It certainly is “in due course”.
Finally, as we debate these issues we should recognise that the challenges in the current system are not down to the work of probation staff. Their hard work and
professionalism, in both the NPS and CRCs, is tremendous and I pay tribute to them. Probation is a vocational career, and as part of the future arrangements we are looking to establish an independent statutory body so that probation staff have the same professional recognition as their peers in health and education.

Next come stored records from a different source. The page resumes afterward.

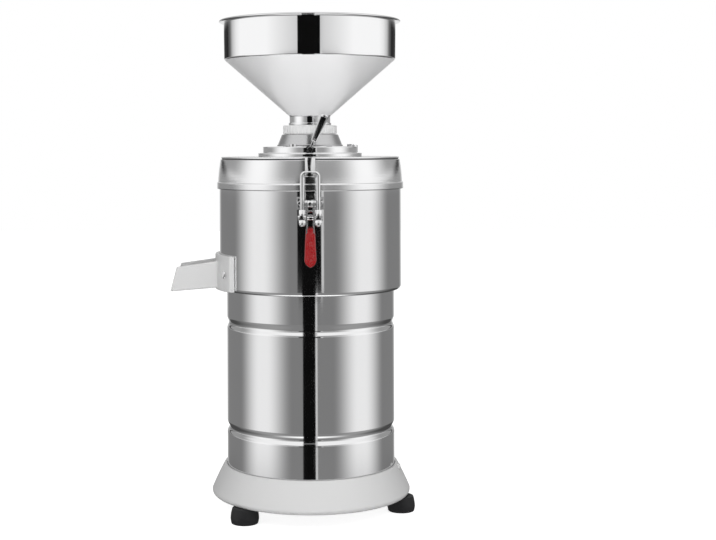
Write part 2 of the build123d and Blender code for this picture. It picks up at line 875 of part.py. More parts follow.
def stator_core():
    """Laminated iron core between the bells."""
    core = turned((core_bore_r, core_z), (bell_r, core_z), (bell_r, core_top_z), (core_bore_r, core_top_z))
    hole_r = tie_bolt_r + turn_gap
    return core - [upright(hole_r, core_z - 1, core_top_z + 1, place) for place in tie_bolt_places()]


def stator_windings():
    """Copper coil heads above and below the core."""
    inner_r = core_bore_r + 4
    middle_r = (inner_r + winding_outer_r) / 2
    heads = []
    for face_z, way in ((core_top_z, 1), (core_z, -1)):
        tip_z = face_z + way * winding_height
        heads.append(turned(
            (inner_r, face_z),
            (winding_outer_r, face_z),
            (winding_outer_r, tip_z - way * 4),
            Via(middle_r, tip_z),
            (inner_r, tip_z - way * 4),
        ))
    return heads


def motor_bearings():
    """Ball bearing in each bell, drawn whole with its running bore."""
    top_z = motor_top_z - bell_wall
    low_z = bell_low_z + bell_wall
    return [bearing(top_z - bearing_height), bearing(low_z)]


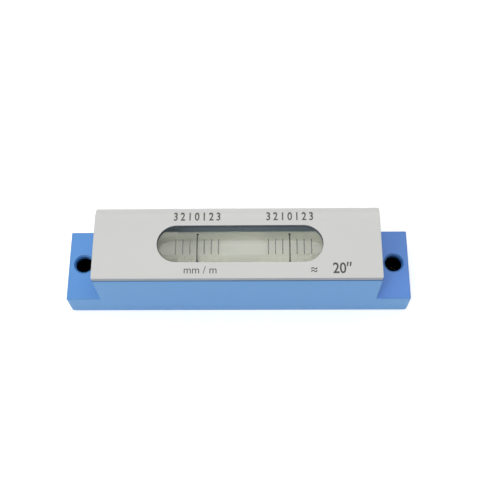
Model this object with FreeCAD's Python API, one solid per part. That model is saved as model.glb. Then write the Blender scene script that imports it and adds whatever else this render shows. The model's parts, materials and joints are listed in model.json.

In conclusion, as I said at the beginning, the role of the private sector and the voluntary sector in the criminal justice system is an issue for debate. We should constantly examine and re-examine what the right role should be, but the approach from the Labour party is that this is the only issue that matters. We hear nothing from Labour about how to deal with repeat petty offenders and the role of non-custodial sentences. There is nothing about the measures to properly tackle drugs and violence; nothing about offender management in prisons; nothing about how we are recruiting additional prison officers or getting people jobs through our education and employment strategy. The only thing we ever hear is nationalise, nationalise, nationalise. As Sadiq Khan, one of the predecessors of the hon. Member for Leeds East, said in 2011, defending the Labour Government’s use of private sector prisons,
“our policy was and is based on what works, rather than dogma.”—[Official Report, 31 March 2011; Vol. 526, c. 527.]
That is as it should be. On this side of the House, we will always work to put the public first in reducing reoffending, protecting the public and building a stronger justice system.